Issues: 1. Appeal against penalty order under section 271(1)(c) of the Income-tax Act, 1961 for the assessment year 2012-13. 2. Whether penalty was validly imposed for concealing income or furnishing inaccurate particulars. 3. Compliance with notice requirements for initiating penalty proceedings. 4. Application of Explanation 7 to section 271(1)(c) of the Act. 5. Adequacy of charges specified for penalty initiation.
Detailed Analysis:
Issue 1: The appeal sought to set aside the penalty order under section 271(1)(c) of the Income-tax Act, 1961 for the assessment year 2012-13.
Issue 2: The main contention was whether the penalty was validly imposed for concealing income or furnishing inaccurate particulars. The appellant argued that the penalty was initiated for both charges but was levied only for furnishing inaccurate particulars, questioning the validity of the penalty.
Issue 3: The compliance with notice requirements for initiating penalty proceedings was challenged. The appellant argued that the notices issued were vague and ambiguous, failing to specify under which limb of section 271(1)(c) of the Act the penalty proceedings were being initiated.
Issue 4: The application of Explanation 7 to section 271(1)(c) of the Act was raised. The appellant contended that the explanation was not applicable, and therefore, the penalty levied was not valid in law.
Issue 5: The adequacy of charges specified for penalty initiation was debated. The appellant highlighted that the charges against the assessee were not clearly defined at the time of initiating penalty proceedings, rendering the penalty unsustainable.

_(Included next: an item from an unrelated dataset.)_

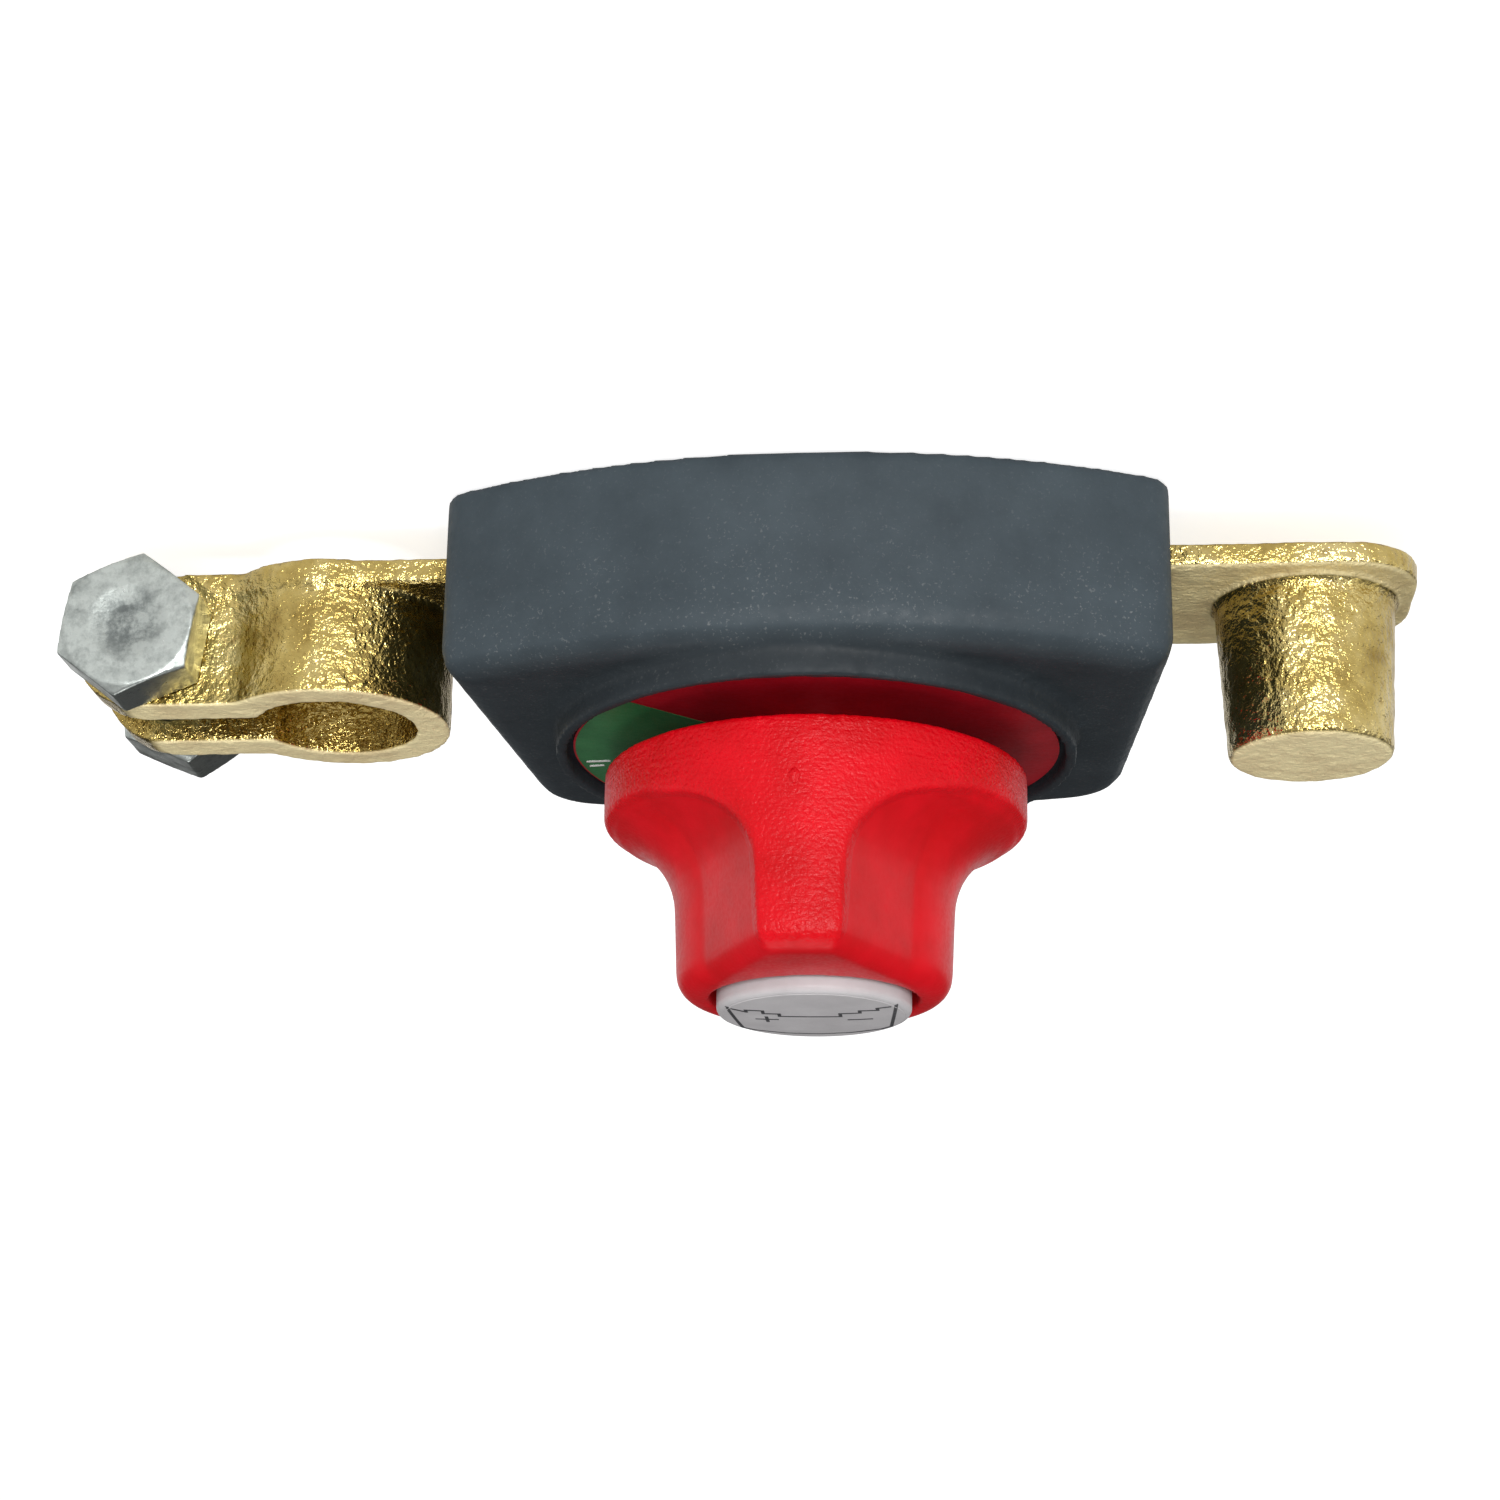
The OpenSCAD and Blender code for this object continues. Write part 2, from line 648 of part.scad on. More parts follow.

In the judgment, it was noted that the Transfer Pricing Officer determined the arm's length price for international transactions, leading to the addition of income to the assessee. However, the Tribunal found that the penalty proceedings were flawed due to the vague and ambiguous notices issued by the Assessing Officer, which did not specify the charges clearly. The Tribunal emphasized the importance of clearly defining the charges under which the penalty is being initiated, as per the requirements of the Act. Consequently, the penalty levied was deemed unsustainable in the eyes of the law, and the appeal by the assessee was allowed.